For some years Meerza had been subject to a disease of the lungs, which rendered him a very feeble man. In December of this year, 1847, the disease assumed the form of active inflammation. One morning I was told that he was ill, and was requested to visit him. I hastened to his house, and, to my surprise, found him in great suffering, and even then struggling with death.

He could only express his submission to the will of God. He was gasping for breath. I ran home to obtain some palliative medicine, which I carried to him immediately. He soon breathed his last. He was about forty years of age.

A few hours before his death his friends were weeping around him. He told them not to weep for him, adding, “I have a place of joy to which I am going.”

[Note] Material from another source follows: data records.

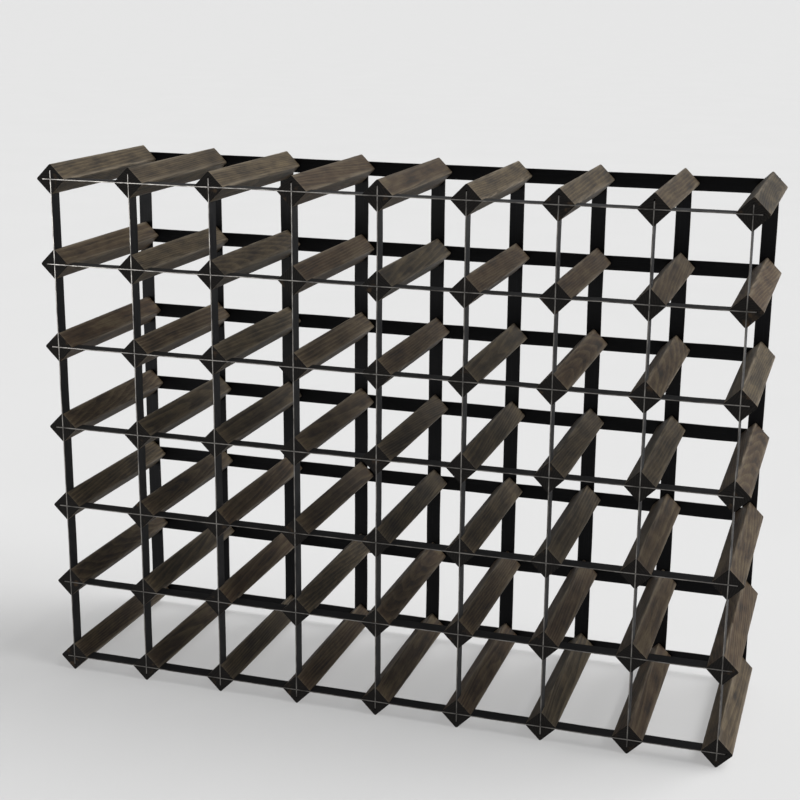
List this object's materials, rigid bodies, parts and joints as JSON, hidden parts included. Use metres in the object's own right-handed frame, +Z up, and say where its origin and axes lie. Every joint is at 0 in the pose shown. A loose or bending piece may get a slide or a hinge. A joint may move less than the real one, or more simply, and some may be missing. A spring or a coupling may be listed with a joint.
{
  "type": "wine rack",
  "caption": "Free-standing wine rack: dark stained square timber bars set on the diamond, held by a grid of black steel strips that makes square cells for bottles.",
  "frame": {"origin": "under the middle of the rack, at the height of the flats along the bottom bars' lowest arrises", "axes": "+X across to the right as seen from the front, +Y from front to back, +Z up"},
  "size_m": [0.8018, 0.2314, 0.6098],
  "materials": {
    "bar_timber": "dark brown-black stained softwood, matt, with the grain showing",
    "front_strip_steel": "black coated steel strip with bare sheared edges",
    "rear_strip_steel": "black coated steel strip, flat",
    "nail_steel": "bright wire nail, dulled"
  },
  "bodies": {
    "root": {"bars_row_1_left": "bar_timber", "bars_row_1_middle": "bar_timber", "bars_row_1_right": "bar_timber", "bars_row_2_left": "bar_timber", "bars_row_2_middle": "bar_timber", "bars_row_2_right": "bar_timber", "bars_row_3_left": "bar_timber", "bars_row_3_middle": "bar_timber", "bars_row_3_right": "bar_timber", "bars_row_4_left": "bar_timber", "bars_row_4_middle": "bar_timber", "bars_row_4_right": "bar_timber", "bars_row_5_left": "bar_timber", "bars_row_5_middle": "bar_timber", "bars_row_5_right": "bar_timber", "bars_row_6_left": "bar_timber", "bars_row_6_middle": "bar_timber", "bars_row_6_right": "bar_timber", "bars_row_7_left": "bar_timber", "bars_row_7_middle": "bar_timber", "bars_row_7_right": "bar_timber", "front_horizontal_strip_1": "front_strip_steel", "front_horizontal_strip_2": "front_strip_steel", "front_horizontal_strip_3": "front_strip_steel", "front_horizontal_strip_4": "front_strip_steel", "front_horizontal_strip_5": "front_strip_steel", "front_horizontal_strip_6": "front_strip_steel", "front_horizontal_strip_7": "front_strip_steel", "front_upright_strip_1": "front_strip_steel", "front_upright_strip_2": "front_strip_steel", "front_upright_strip_3": "front_strip_steel", "front_upright_strip_4": "front_strip_steel", "front_upright_strip_5": "front_strip_steel", "front_upright_strip_6": "front_strip_steel", "front_upright_strip_7": "front_strip_steel", "front_upright_strip_8": "front_strip_steel", "front_upright_strip_9": "front_strip_steel", "rear_horizontal_strip_1": "rear_strip_steel", "rear_horizontal_strip_2": "rear_strip_steel", "rear_horizontal_strip_3": "rear_strip_steel", "rear_horizontal_strip_4": "rear_strip_steel", "rear_horizontal_strip_5": "rear_strip_steel", "rear_horizontal_strip_6": "rear_strip_steel", "rear_horizontal_strip_7": "rear_strip_steel", "rear_nails": "nail_steel", "rear_upright_strip_1": "rear_strip_steel", "rear_upright_strip_2": "rear_strip_steel", "rear_upright_strip_3": "rear_strip_steel", "rear_upright_strip_4": "rear_strip_steel", "rear_upright_strip_5": "rear_strip_steel", "rear_upright_strip_6": "rear_strip_steel", "rear_upright_strip_7": "rear_strip_steel", "rear_upright_strip_8": "rear_strip_steel", "rear_upright_strip_9": "rear_strip_steel"}
  },
  "joints": []
}
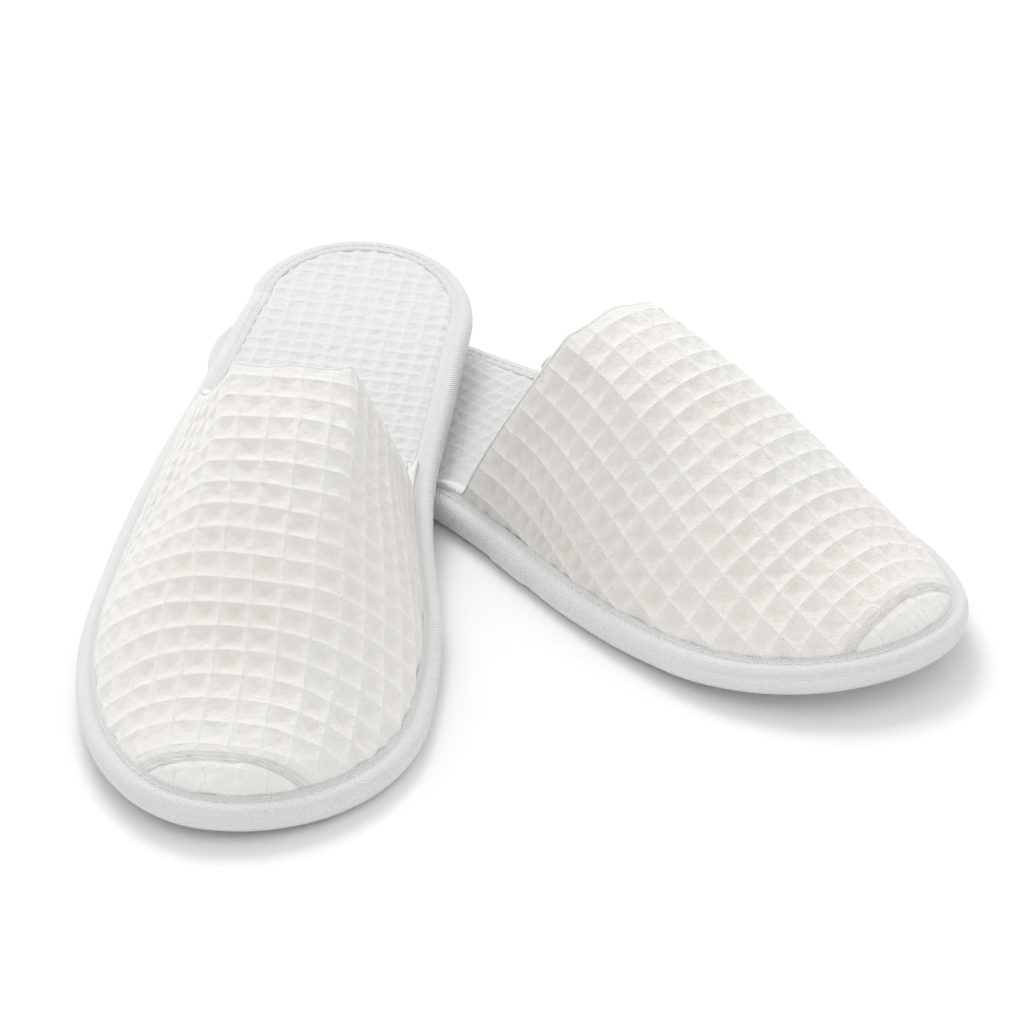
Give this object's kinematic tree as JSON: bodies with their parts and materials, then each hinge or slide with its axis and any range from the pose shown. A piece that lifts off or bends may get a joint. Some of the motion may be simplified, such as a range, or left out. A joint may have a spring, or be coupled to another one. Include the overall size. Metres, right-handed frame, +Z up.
{
  "type": "spa slippers",
  "caption": "Pair of closed-toe spa slippers: waffle cloth uppers on flat padded soles bound in twill tape, one heel resting on the other.",
  "frame": {"origin": "on the floor, under the middle of the pair", "axes": "+Z up; -Y towards the toe of the right slipper; the left slipper's toe points to +X and -Y"},
  "size_m": [0.253, 0.2858, 0.0815],
  "materials": {
    "waffle_cloth": "off-white cotton waffle weave, deep square cells, matt",
    "insole_cloth": "off-white cotton waffle weave, flattened fine cells, matt",
    "lining_cloth": "plain white brushed non-woven lining",
    "foam": "open-cell polyurethane sponge, not seen in use",
    "twill_tape": "white herringbone twill tape, folded round the edge and stitched",
    "thread": "white spun polyester sewing thread",
    "sole_rubber": "off-white EVA foam rubber sheet with a fine anti-slip pattern"
  },
  "bodies": {
    "left_slipper": {"left_outsole": "sole_rubber", "left_midsole_foam": "foam", "left_insole_cover": "insole_cloth", "left_binding_tape": "twill_tape", "left_tape_top_thread": "thread", "left_tape_under_thread": "thread", "left_upper_waffle": "waffle_cloth", "left_upper_padding": "foam", "left_upper_lining": "lining_cloth"},
    "right_slipper": {"right_outsole": "sole_rubber", "right_midsole_foam": "foam", "right_insole_cover": "insole_cloth", "right_binding_tape": "twill_tape", "right_tape_top_thread": "thread", "right_tape_under_thread": "thread", "right_upper_waffle": "waffle_cloth", "right_upper_padding": "foam", "right_upper_lining": "lining_cloth"}
  },
  "joints": [
    {"name": "lift_off", "type": "slide", "parent": "left_slipper", "child": "right_slipper", "axis": [0, 0, 1], "range_m": [0, 0.12]}
  ]
}
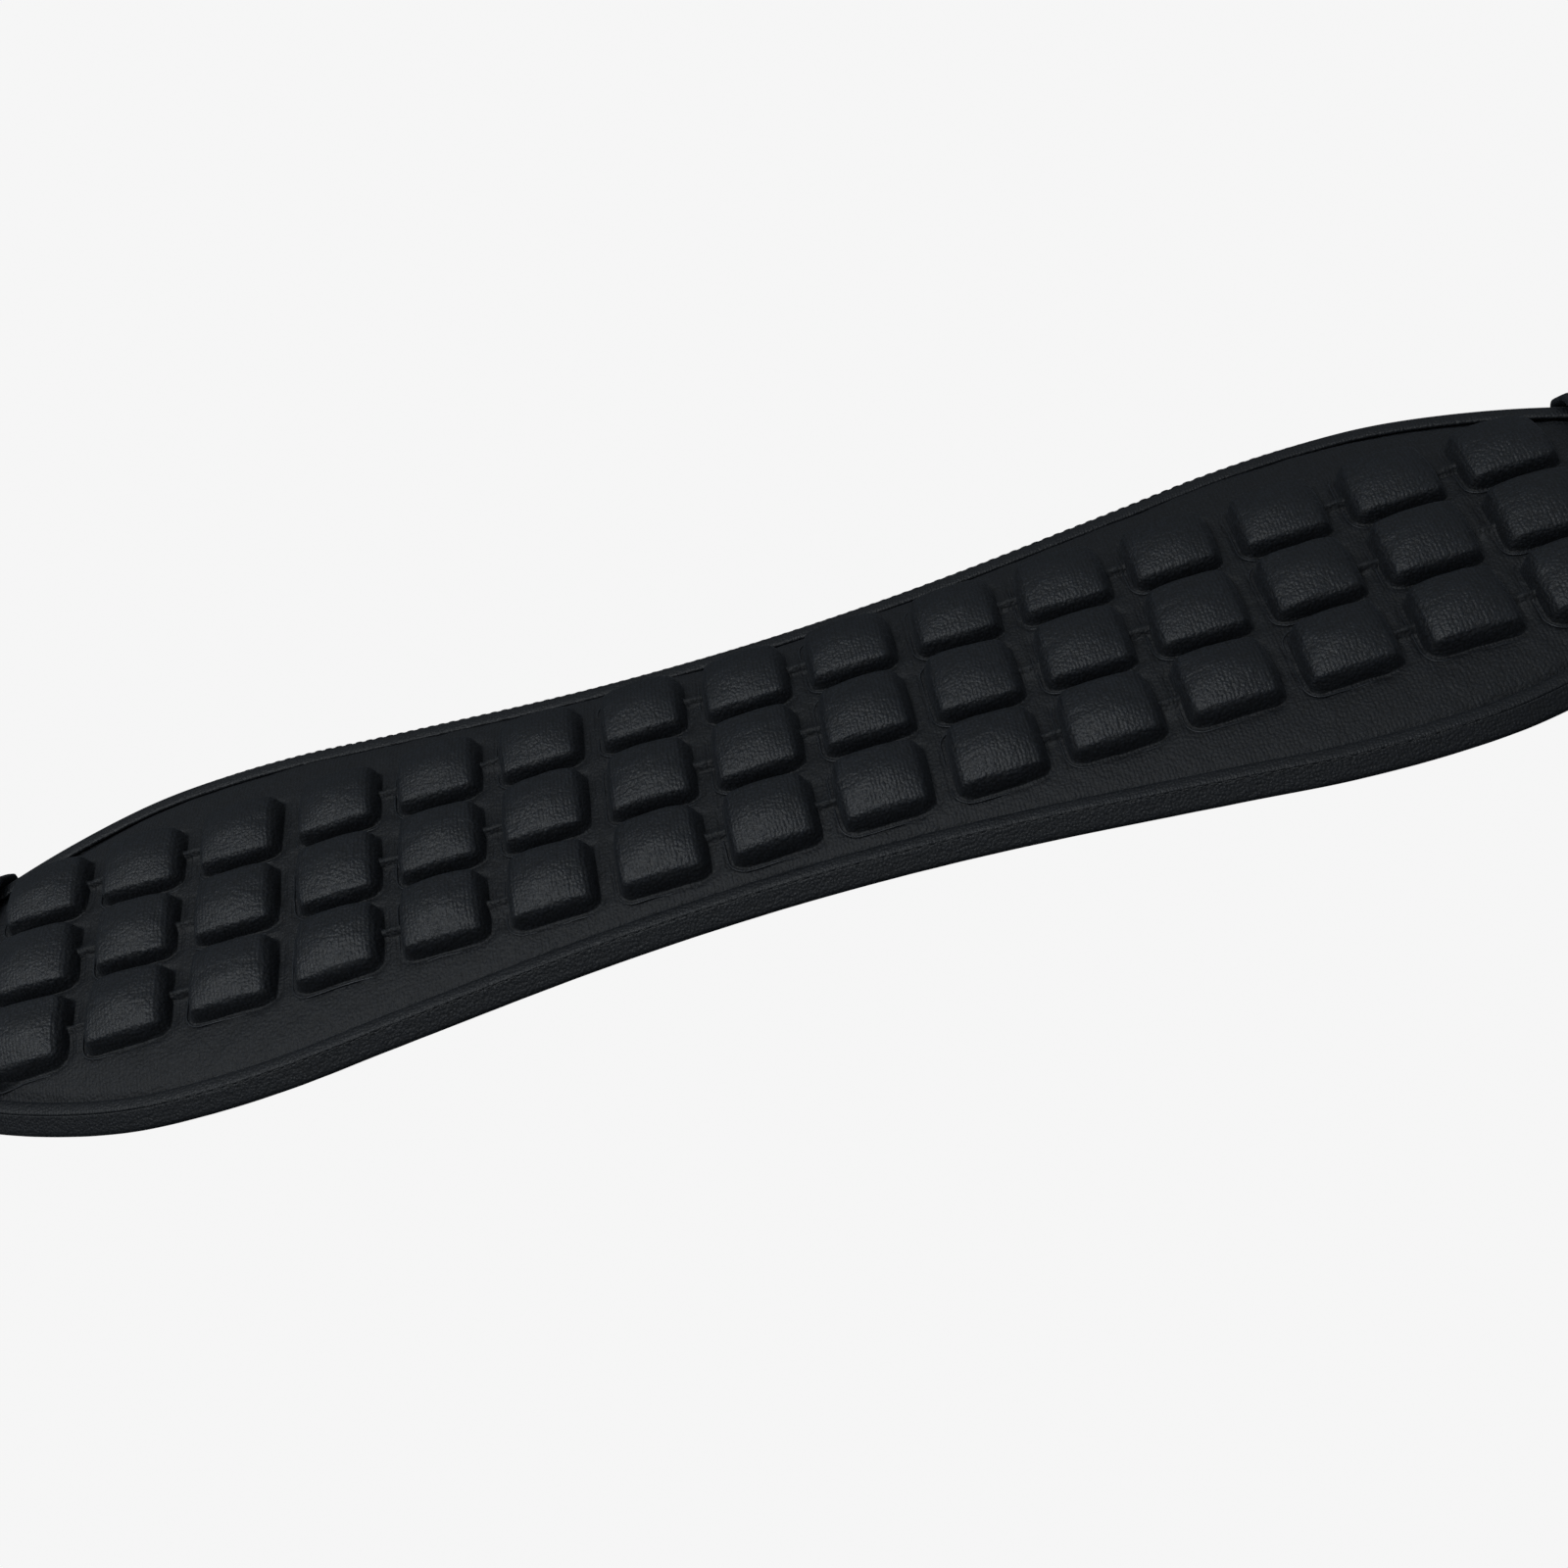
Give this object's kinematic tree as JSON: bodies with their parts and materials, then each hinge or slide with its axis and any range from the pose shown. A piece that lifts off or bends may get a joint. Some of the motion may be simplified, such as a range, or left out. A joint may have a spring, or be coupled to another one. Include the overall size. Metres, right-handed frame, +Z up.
{
  "type": "padded wrist rest",
  "caption": "Hourglass-shaped padded wrist rest whose knit cover holds rows of raised air cells, with a corded edge, sewn end caps and a non-slip underside.",
  "frame": {"origin": "centre of the bounding box, on the surface that the rest lies on", "axes": "+X along the length, +Y across the width towards the far side, +Z up out of the air cells"},
  "size_m": [0.4206, 0.0954, 0.0133],
  "materials": {
    "cover_fabric": "fine matt knit with a slight sheen, near-black charcoal",
    "edge_fabric": "matt woven binding over a filler cord",
    "cap_fabric": "dense woven fabric, folded and sewn",
    "back_fabric": "plain matt lining fabric",
    "grip_rubber": "matt moulded rubber sheet with a fine raised dot pattern",
    "support_foam": "firm closed-cell foam sheet",
    "comfort_foam": "soft open-cell foam",
    "air_film": "thin smooth welded plastic film",
    "thread": "twisted sewing thread"
  },
  "bodies": {
    "root": {"grip_base": "grip_rubber", "back_cover": "back_fabric", "support_foam": "support_foam", "comfort_foam": "comfort_foam", "side_band": "edge_fabric", "edge_piping": "edge_fabric", "edge_seam_thread": "thread", "top_cover": "cover_fabric", "air_module_1_upper_film": "air_film", "air_module_1_lower_film": "air_film", "air_module_2_upper_film": "air_film", "air_module_2_lower_film": "air_film", "air_module_3_upper_film": "air_film", "air_module_3_lower_film": "air_film", "air_module_4_upper_film": "air_film", "air_module_4_lower_film": "air_film", "air_module_5_upper_film": "air_film", "air_module_5_lower_film": "air_film", "end_cap_right": "cap_fabric", "end_cap_left": "cap_fabric", "end_cap_seam_right": "thread", "end_cap_seam_left": "thread"}
  },
  "joints": []
}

His little copy of the gospel he had left in one of the room of the Female Seminary, on the mission premises. He called his son-a small boy-told him where it was, and committed it to him with the request that he would keep it and read it when he was gone.

Meerza’s remains were committed to the sepulcher of his fathers, in the yard of Saint Mary’s Church, in the city, where the remains of Mrs. Grant and quite a group of the children of our mission lie, waiting for the morning of the resurrection.

Meerza left a wife and several small children. After his conversation, he prayed for them, and endeavored to bring them to Christ, but with no apparent effect at the time. But prayer and the labor are not in vain. Sooner or later the results appear. His wife was a wicked, profane woman, confident that she was safe for heaven as long as she observed the fasts and the other forms of the Nestorian church. She, however, occasionally attended the religious services on the mission premises, and heard the gospel preached. In 1851 she became much interested, and was seldom absent from her place on the Sabbath School. She not only came herself, but she was surrounded by her little group of fatherless children, as well clad and as tidy as she, in her poverty, could make them. She was also in the habit of gathering them around her at her humble abode, for family prayers. She was led to trust in her husband’s God. She struggled with deep poverty. Not infrequently she had no bread in her house to give her hungry children. The Lord, however, remembered them in their want. He put it into the heart of kind friends to send them supplies, which often arrived at the hour of their greatest need. She gave delightful evidence of being a child of God, and day by day advanced in the divine life. In the summer of 1852, that fearful disease, which has so often visited Oroomiah within the last few years, the Asiatic cholera, broke out in the city. It first appeared in a remote part of the town, but gradually approached the Nestorian quarter. Meezra’s wife, as is the custom of the Nestorian women in the summer, went out one day to weed in one of the many gardens that surrounded the city, for which labor she was paid a trifle by the owner of the garden. At the evening she returned home, and, having no bread in the house for supper, she prepared the dough, and commenced baking it, as is the custom of the country, sheet by sheet, in an oven called a tanoora, made in the ground. She had nearly finished-two or three sheets of bread only remained in the tanoora- when she was suddenly seized by the cholera. None of her pious friends knew of her illness until the next morning, and then she was so low that she was speechless, and perhaps unconscious. Consequently nothing is know of her experience, as she approached the borders of Jordan. She struggled with the disease till about noon of that day, when she closed her eyes in death.

A few days after her death occurred the visit of the estimable Colonel (now General) Williams at Oroomaih, the British Commissioner for settling the Turco-Persian boundary, And in his generous benefaction, on the part of his philanthropic government, of nearly seventy dollars, placed in the hands of our mission to be distributed among orphans, made such by the cholera, the desolate children of this pious widow, so suddenly left motherless as well as fatherless, shared in common with many others of all classes. Their relief, from such a bounty, was as naturally as gratefully regarded by the suffering ones as from the hand of Him who remember the widow and orphan in their affliction, and giveth food “to the young ravens when they cry.”